• _What you should do_: Pull each line containing "joints" out of the data and copy it.

• _Collected material_:
>> START
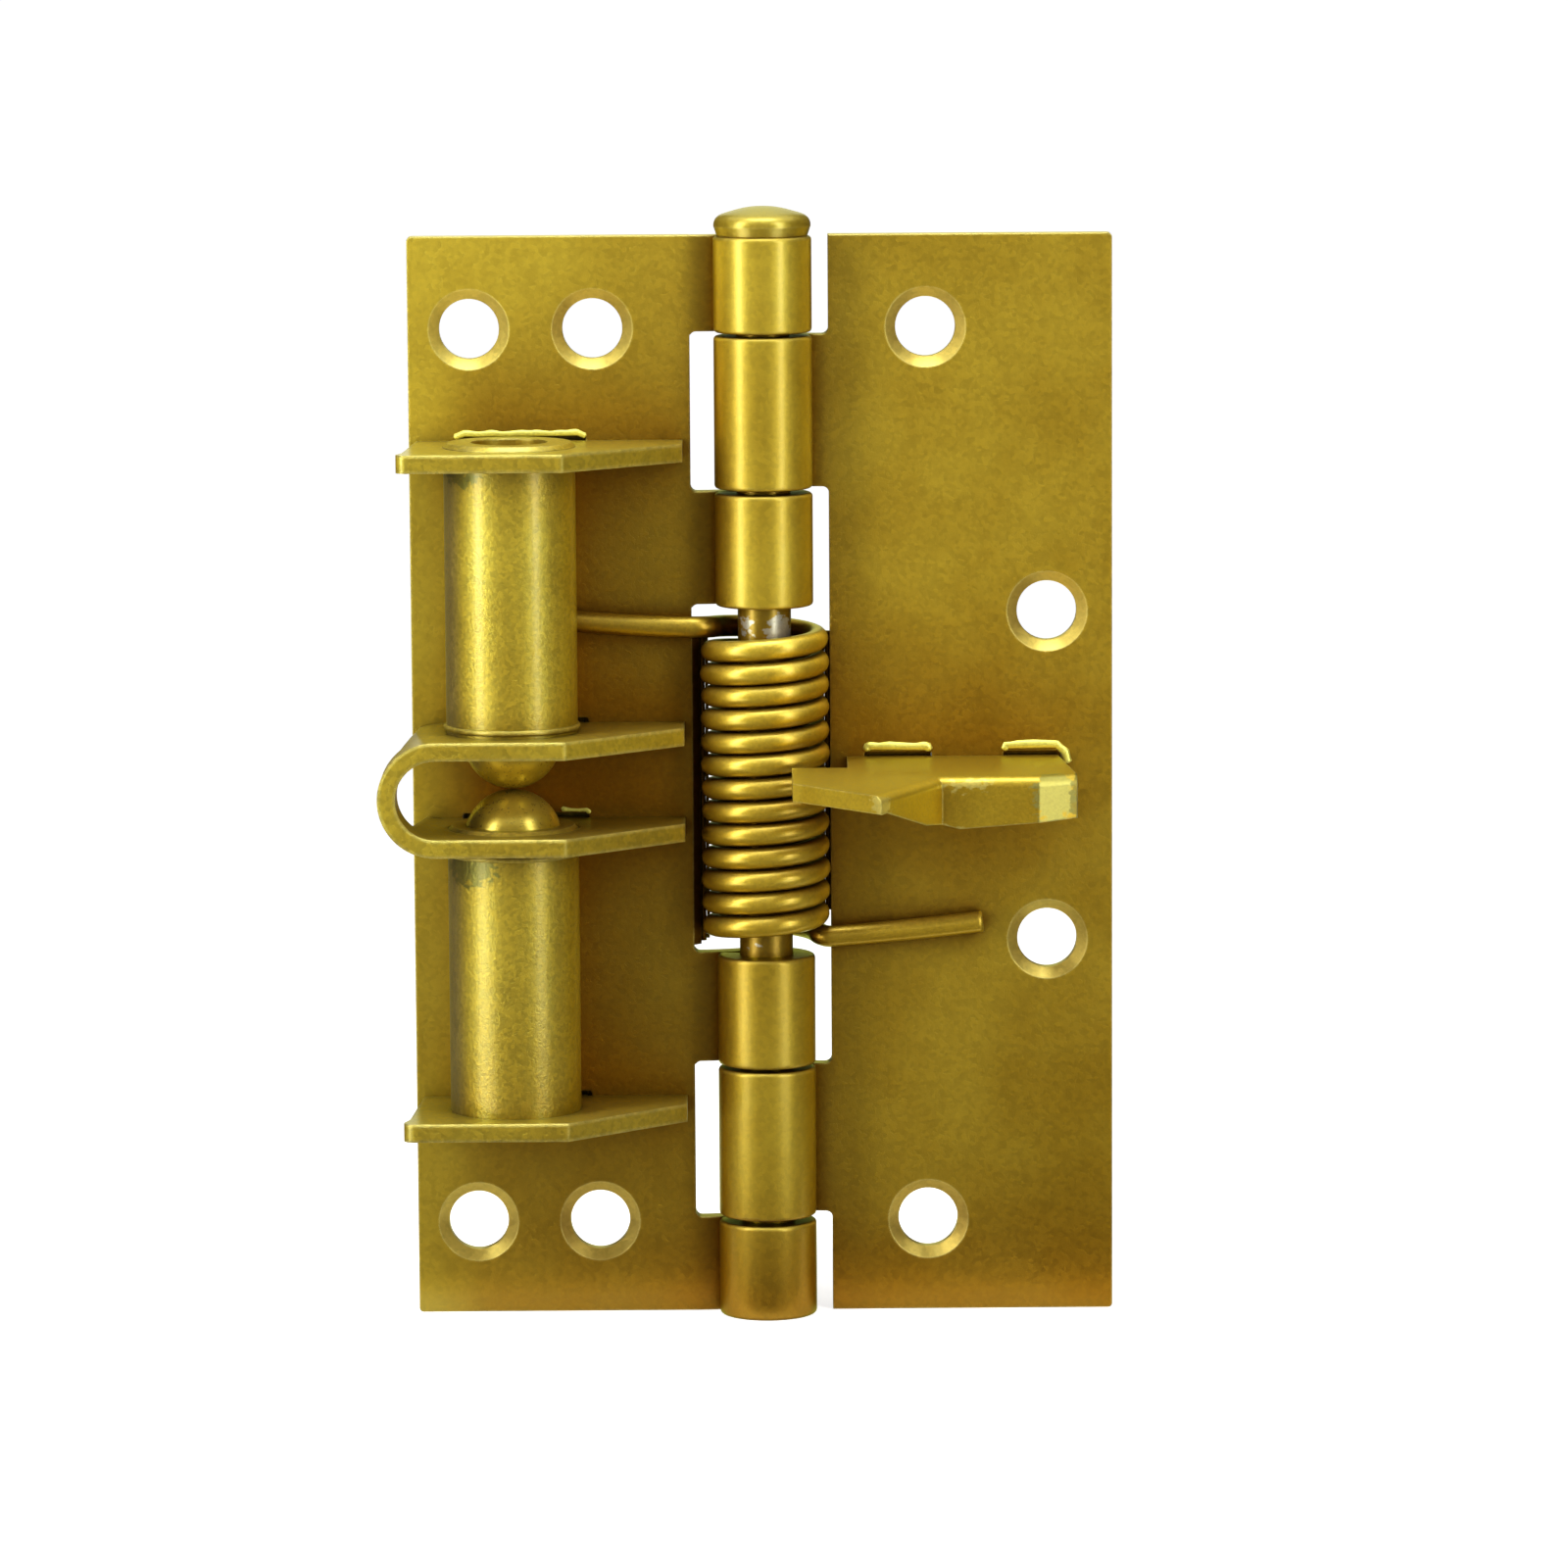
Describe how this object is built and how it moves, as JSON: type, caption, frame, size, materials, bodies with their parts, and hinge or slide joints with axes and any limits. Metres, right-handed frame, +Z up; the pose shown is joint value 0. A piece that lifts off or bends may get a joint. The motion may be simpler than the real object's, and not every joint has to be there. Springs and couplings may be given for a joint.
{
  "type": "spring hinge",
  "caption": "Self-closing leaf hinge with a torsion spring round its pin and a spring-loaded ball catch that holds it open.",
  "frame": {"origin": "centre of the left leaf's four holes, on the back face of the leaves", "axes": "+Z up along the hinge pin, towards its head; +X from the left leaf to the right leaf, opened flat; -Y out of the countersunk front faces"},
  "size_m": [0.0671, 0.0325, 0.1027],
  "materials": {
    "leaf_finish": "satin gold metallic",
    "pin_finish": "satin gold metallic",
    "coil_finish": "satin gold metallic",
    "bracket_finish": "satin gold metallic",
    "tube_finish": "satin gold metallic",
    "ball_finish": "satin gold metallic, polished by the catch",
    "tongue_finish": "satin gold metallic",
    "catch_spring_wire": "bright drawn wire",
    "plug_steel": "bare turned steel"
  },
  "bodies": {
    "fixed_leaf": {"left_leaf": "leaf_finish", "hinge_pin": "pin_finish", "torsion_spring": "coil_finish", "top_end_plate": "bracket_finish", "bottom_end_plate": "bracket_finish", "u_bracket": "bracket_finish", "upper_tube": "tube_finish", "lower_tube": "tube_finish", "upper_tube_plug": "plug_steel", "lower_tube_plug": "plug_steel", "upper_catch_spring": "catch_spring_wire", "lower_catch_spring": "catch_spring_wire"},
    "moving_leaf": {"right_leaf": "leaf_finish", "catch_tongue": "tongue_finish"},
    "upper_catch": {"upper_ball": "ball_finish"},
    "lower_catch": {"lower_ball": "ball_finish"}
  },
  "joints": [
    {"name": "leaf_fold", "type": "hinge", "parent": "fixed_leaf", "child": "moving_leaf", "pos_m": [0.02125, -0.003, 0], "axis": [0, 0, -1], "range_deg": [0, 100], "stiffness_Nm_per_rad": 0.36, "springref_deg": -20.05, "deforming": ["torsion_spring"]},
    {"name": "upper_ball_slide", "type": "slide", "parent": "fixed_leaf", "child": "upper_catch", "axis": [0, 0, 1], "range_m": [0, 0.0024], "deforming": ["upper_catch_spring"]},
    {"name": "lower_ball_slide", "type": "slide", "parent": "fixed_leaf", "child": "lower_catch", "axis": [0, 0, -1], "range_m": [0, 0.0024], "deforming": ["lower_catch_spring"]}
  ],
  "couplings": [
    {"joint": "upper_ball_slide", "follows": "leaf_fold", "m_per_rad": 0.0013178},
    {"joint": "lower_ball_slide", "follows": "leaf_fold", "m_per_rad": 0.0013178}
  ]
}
>> END
• _Response_:
Describe how this object is built and how it moves, as JSON: type, caption, frame, size, materials, bodies with their parts, and hinge or slide joints with axes and any limits. Metres, right-handed frame, +Z up; the pose shown is joint value 0. A piece that lifts off or bends may get a joint. The motion may be simpler than the real object's, and not every joint has to be there. Springs and couplings may be given for a joint.
  "joints": [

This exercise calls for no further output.